Dan Aykroyd: Indiana Jones and the Temple of Doom

Dan Aykroyd has one of the more distinct voices in Hollywood — imagine a nasally auctioneer who slowed the volume and upped the jokes — so it's a shocker that he was able to pull off an uncredited cameo and have very few people realize it was him. And yet, he did just that with Temple Of Doom.

He's the guy escorting Indy and his gal pal onto a plane, all while apologizing that they'll have to ride with a bunch of chickens (though since it's secretly the bad guy's plane, we're thinking poultry is the least of Indy's concerns). Dan is onscreen for about 20 seconds, but he never gets a close-up, which might explain why he went under the radar. The fake British accent he put on probably helped, too.

Decades later, Aykroyd would do another quickie cameo, this time in 2016's Ghostbusters, but this time his mug was smack-dab in the middle of the camera, making it 100 percent clear that it was him. Apparently, subtlety died with the rest of the '80s.

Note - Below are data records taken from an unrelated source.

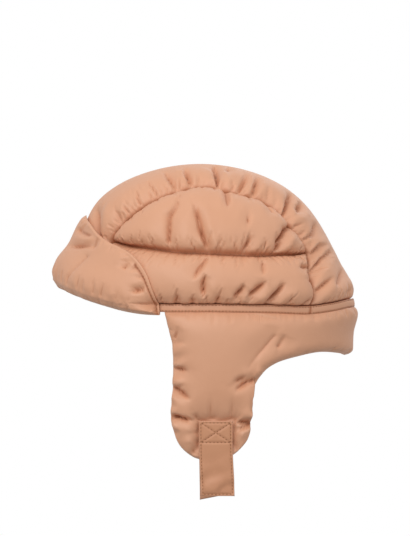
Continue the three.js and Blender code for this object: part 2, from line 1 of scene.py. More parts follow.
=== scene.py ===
# Padded trapper hat: a quilted crown, a band, a turned-up front flap, ear flaps with a neck guard, chin straps.
# Shapes are worked out in millimetres in the part's own frame and scaled to metres when a mesh is made.
# The brow is towards -X, the wearer's left towards -Y, and z = 0 is the middle of the band over the ears.
import bpy
import bmesh
import math
import time
import numpy as np
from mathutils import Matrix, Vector


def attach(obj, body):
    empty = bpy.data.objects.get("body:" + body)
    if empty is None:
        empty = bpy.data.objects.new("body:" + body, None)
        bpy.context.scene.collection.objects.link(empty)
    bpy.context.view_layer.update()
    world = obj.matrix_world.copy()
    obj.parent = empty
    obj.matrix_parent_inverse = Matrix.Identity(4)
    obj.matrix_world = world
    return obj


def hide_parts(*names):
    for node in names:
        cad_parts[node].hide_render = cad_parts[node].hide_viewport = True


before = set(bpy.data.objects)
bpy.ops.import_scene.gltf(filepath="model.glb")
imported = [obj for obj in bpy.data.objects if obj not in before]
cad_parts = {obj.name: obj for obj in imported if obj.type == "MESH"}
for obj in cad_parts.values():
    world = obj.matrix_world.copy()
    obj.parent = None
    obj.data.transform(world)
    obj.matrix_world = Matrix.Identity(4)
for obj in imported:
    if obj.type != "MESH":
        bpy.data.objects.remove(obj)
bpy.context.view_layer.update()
mm = 0.001
began = time.time()


# Prints a stage's name and the seconds since the start.
def report(stage):
    print(f"{stage}: {time.time() - began:.1f} s")


# A new object in the scene that holds the given data.
def addObject(name, data):
    made = bpy.data.objects.new(name, data)
    bpy.context.scene.collection.objects.link(made)
    return made


studio = dict(
    lookAt=(-0.00774, 0.0, 0.0344),  # metres, the middle of the picture
    distance=14.0,
    sensorWidth=36,
    frameHeight=0.4625,  # metres across the picture's height at the middle of the hat
    floorHeight=-0.3,
    floorRadius=5.0,
    floorCorners=96,
    floorColour="#DEDBD7",
    roomLight=(0.36, 0.78),  # from below and from above
    roomBlend=0.4,  # one turns into the other within this rise above and below level
    key=dict(place=(-1.0, -1.8, 1.5), size=1.0, power=17),
    front=dict(place=(-0.4, -2.4, 0.8), size=1.0, power=8),
    fill=dict(place=(1.5, -1.8, 0.9), size=1.3, power=5),
    back=dict(place=(0.8, 2.2, 1.2), size=1.4, power=5),
)


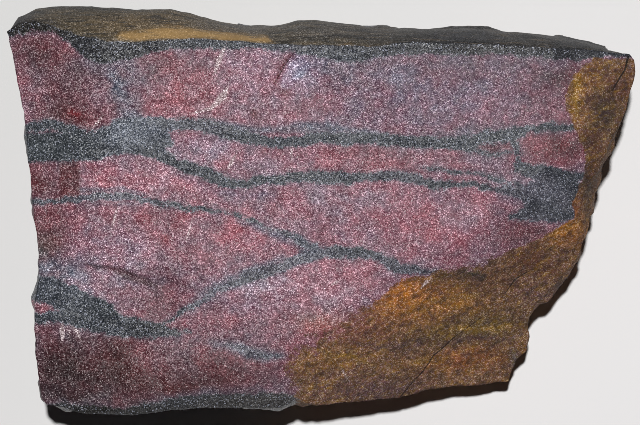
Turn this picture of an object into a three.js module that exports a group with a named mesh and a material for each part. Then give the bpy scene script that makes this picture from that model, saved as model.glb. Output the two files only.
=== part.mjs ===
import * as THREE from 'three';

// A hand specimen of banded ironstone, lying on its back with the broken, banded face up.
// Millimetres, +Z up. X runs along the bands, Y across them. The stone is one closed skin:
// rings drawn over the banded face, down the sides and under the belly, stitched together.

// ---- size and place ----
const HEART = { x: -4, y: 0 };                  // the upright axis that every ring goes round
const FOOTPRINT_SHIFT = { x: 0.05, y: 0.07 };   // puts the middle of the finished outline on the origin
const RIM_STEP = 2.7;                           // longest stretch of edge between two columns of points
const FACE_RINGS = 17;
const BELLY_RINGS = 10;
const SIDE_LEVELS = [0.035, 0.09, 0.16, 0.24, 0.33, 0.43, 0.53, 0.63, 0.73, 0.83, 0.92, 1];

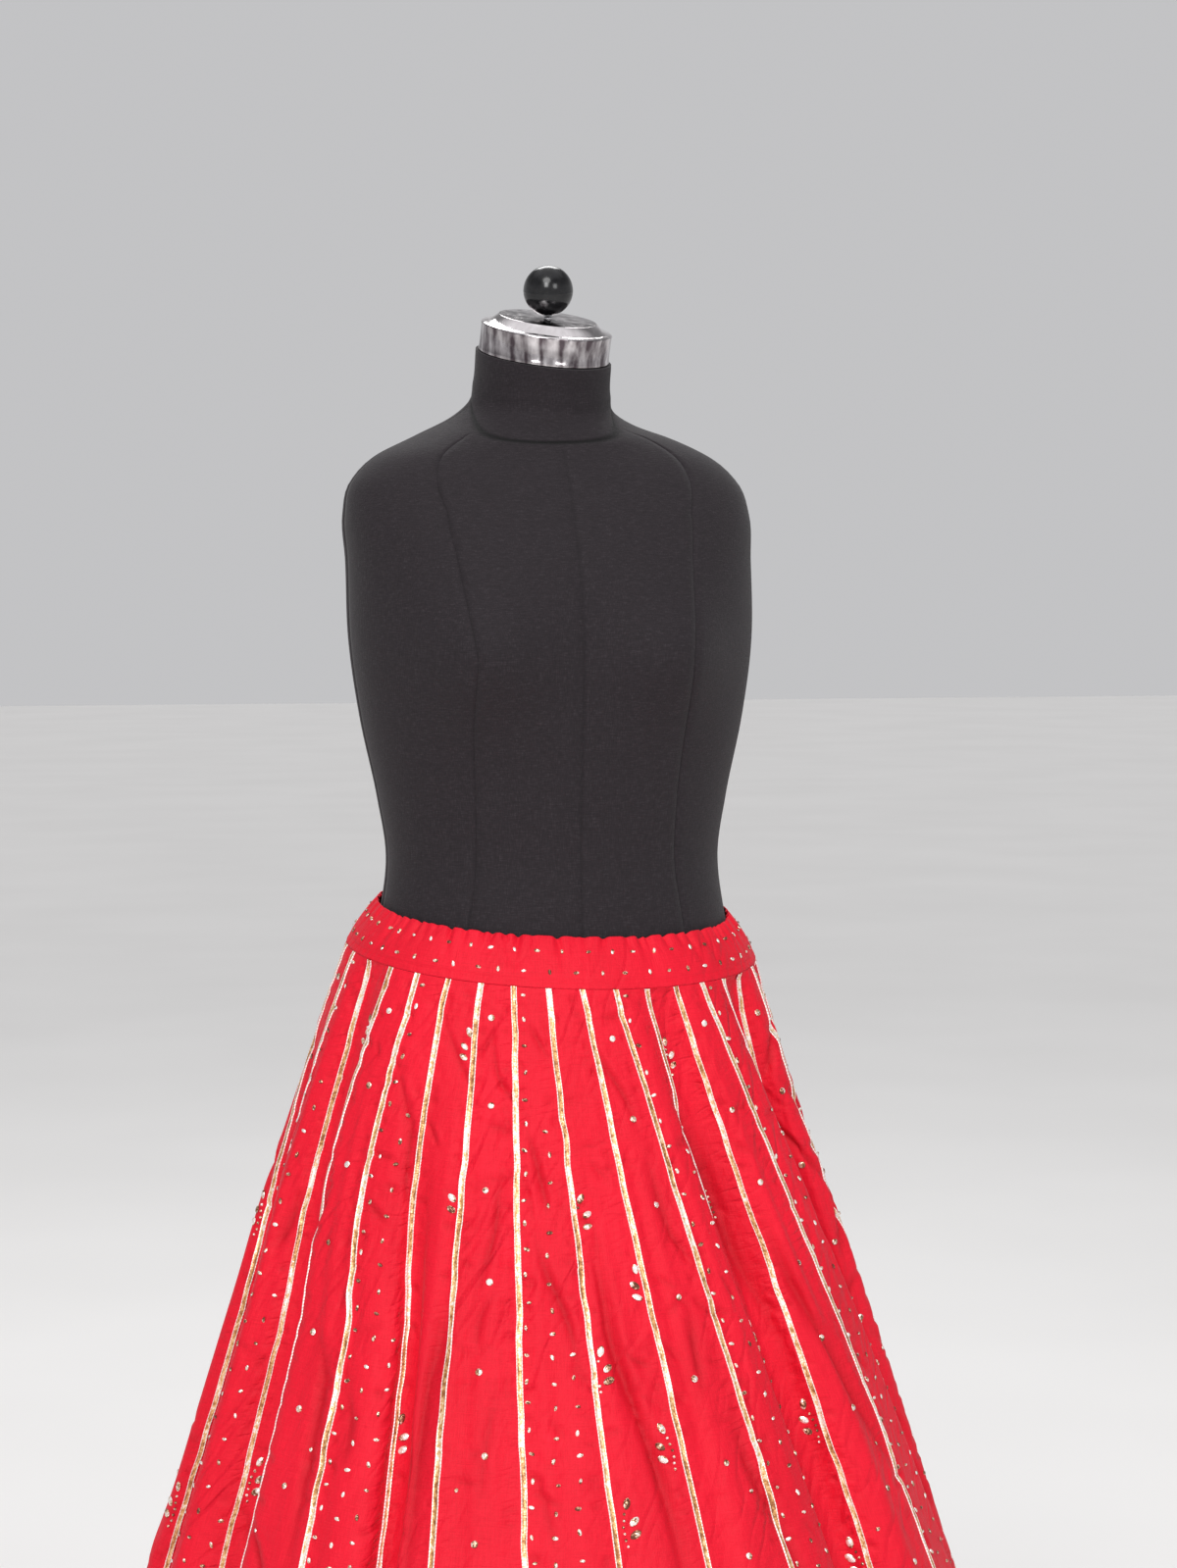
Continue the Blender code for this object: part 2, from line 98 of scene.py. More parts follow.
# ---------------------------------------------------------------- creases in the cloth
# A crease is a soft trough along a path of points of the cloth, each given by its place and
# its share down, with a low ridge along one side. width is how fast its sides rise and depth
# how deep it lies, in metres. A negative depth makes a ridge. These show on the front.
Crease = namedtuple("Crease", "path width depth")
CREASES = (
    # the two long troughs, and their branches
    Crease(((35.04, .212), (35.0, .231), (34.88, .262), (34.79, .287), (34.75, .344), (34.73, .426),
            (34.66, .546)), 0.0068, 0.0068),
    Crease(((1.21, .156), (1.29, .181), (1.38, .212), (1.40, .244), (1.54, .287), (1.67, .325), (1.75, .369),
            (1.78, .426), (1.84, .566)), 0.0044, 0.0070),
    Crease(((1.46, .248), (1.70, .259), (1.94, .263)), 0.0028, 0.0025),
    Crease(((1.58, .278), (1.80, .287), (2.00, .289)), 0.0024, 0.0015),
    Crease(((34.62, .306), (34.55, .356), (34.50, .436)), 0.0044, 0.0025),
    # slanting pulls from the band down to the right
    Crease(((34.22, .026), (34.54, .044), (34.88, .062), (35.12, .076)), 0.0023, 0.0021),
    Crease(((35.52, .018), (35.62, .050), (35.79, .068), (36.12, .081), (36.54, .095)), 0.0024, 0.0026),
    Crease(((36.26, .090), (36.46, .119), (36.58, .144), (36.60, .161)), 0.0026, 0.0028),
    Crease(((36.27, .156), (36.5, .194), (36.71, .219), (36.83, .244), (36.90, .281)), 0.0032, 0.0036),
    Crease(((36.44, .022), (36.71, .037), (36.98, .051)), 0.0022, 0.0022),
    Crease(((2.10, .022), (2.25, .050), (2.58, .075), (2.73, .110)), 0.0026, 0.0028),
    Crease(((2.70, .104), (2.71, .137), (2.75, .169), (2.92, .187), (3.14, .214)), 0.0030, 0.0029),
    Crease(((3.80, .064), (4.25, .106), (4.42, .144), (4.64, .178)), 0.0040, 0.0037),
    Crease(((5.24, .136), (5.29, .200), (5.42, .244), (5.62, .281), (5.88, .350), (6.20, .416)),
           0.0050, 0.0052),
    Crease(((33.18, .064), (33.58, .087), (33.90, .120)), 0.0026, 0.0022),
    Crease(((33.70, .082), (33.88, .112), (33.92, .144), (34.14, .177)), 0.0030, 0.0030),
    Crease(((1.43, .156), (1.40, .178), (1.37, .206)), 0.0024, 0.0019),
    Crease(((36.10, .122), (36.30, .146), (36.36, .172)), 0.0022, 0.0018),
    # pulls that lean to the left
    Crease(((35.84, .118), (35.75, .150), (35.71, .169), (35.54, .194), (35.36, .223)), 0.0030, 0.0037),
    Crease(((35.82, .206), (35.50, .231), (35.45, .261)), 0.0028, 0.0022),
    Crease(((35.77, .268), (35.62, .318), (35.53, .366)), 0.0032, 0.0021),
    Crease(((32.34, .148), (32.10, .186), (31.90, .216)), 0.0036, 0.0032),
    Crease(((31.00, .174), (30.84, .202), (30.62, .226)), 0.0040, 0.0037),
    Crease(((29.88, .238), (29.96, .268), (30.04, .302)), 0.0040, 0.0037),
    Crease(((2.72, .221), (2.60, .256), (2.52, .291)), 0.0034, 0.0030),
    # the lip of the deep fold on the right
    Crease(((3.90, .060), (4.12, .098), (4.36, .118), (4.46, .150), (4.50, .185), (4.62, .222), (4.83, .260),
            (5.05, .320)), 0.0070, 0.0060),
    # short pulls across the kalis
    Crease(((1.12, .113), (1.60, .108), (2.06, .105)), 0.0017, 0.0016),
    Crease(((1.20, .119), (1.50, .116), (1.70, .115)), 0.0015, 0.0009),
    Crease(((1.50, .117), (1.66, .126), (1.84, .133)), 0.0024, 0.0018),
    Crease(((33.10, .160), (33.40, .169), (33.68, .176)), 0.0026, 0.0025),
    Crease(((1.30, .036), (1.60, .037), (1.86, .033)), 0.0015, 0.0010),
    Crease(((2.20, .196), (2.44, .206), (2.66, .212)), 0.0022, 0.0018),
    Crease(((2.48, .184), (2.70, .174), (2.92, .166)), 0.0022, 0.0015),
    Crease(((2.24, .230), (2.46, .223), (2.70, .214)), 0.0024, 0.0018),
    Crease(((1.92, .242), (2.20, .249), (2.44, .268)), 0.0026, 0.0020),
    # soft flutes lower down
    Crease(((2.98, .268), (2.88, .325), (2.96, .356), (3.14, .416), (3.20, .506)), 0.0050, 0.0042),
    Crease(((33.22, .290), (33.38, .318), (33.34, .351)), 0.0036, 0.0028),
    Crease(((32.42, .250), (32.79, .287), (32.83, .362), (32.86, .476)), 0.0050, 0.0040),
    Crease(((36.18, .332), (36.30, .358), (36.42, .398)), 0.0032, 0.0020),
    Crease(((36.62, .306), (36.68, .406), (36.70, .546)), 0.0120, -0.0022),
    Crease(((35.56, .246), (35.50, .366), (35.48, .546)), 0.0130, -0.0026),
    Crease(((33.62, .206), (33.62, .336), (33.58, .486)), 0.0120, -0.0024),
    Crease(((2.45, .306), (2.48, .426), (2.55, .576)), 0.0120, -0.0026),
    Crease(((4.60, .184), (4.83, .237), (5.0, .281), (5.21, .337), (5.36, .456)), 0.0100, -0.0032),
)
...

Kurt Russell: Forrest Gump

One of the first super-famous people a young Forrest Gump mingled with was a pre-fame Elvis Presley. At the time, he was just some southern kid with a guitar — the story of Gump being what it is, his leg-brace-laden dancing inspired Elvis to start gyrating and throwing his legs around like he was constantly slipping on soap. Because nothing interesting happened unless Forrest Gump was there to unknowingly make it happen.

The guy physically playing Elvis is just Some Guy, but the voice is none other than Kurt Russell, who showed up to sing a little bit of "Hound Dog," happily accept Mama Gump's invite for dinner, and ... that's it. Some Guy lip-synced to Russell's brief crooning, and the next bit of Elvis we see is him on TV, world-famous and using the same moves he shamelessly stole from a naive, disabled kid.

Voicing Elvis was, in a way, a career circle for Russell, as 15 years ago he had played Elvis in a movie called Elvis. But he didn't sing — country star Ronnie McDowell handled that. But now, Kurt Russell could finally say he played the Elvis role completely. It just took him a really long time to do it.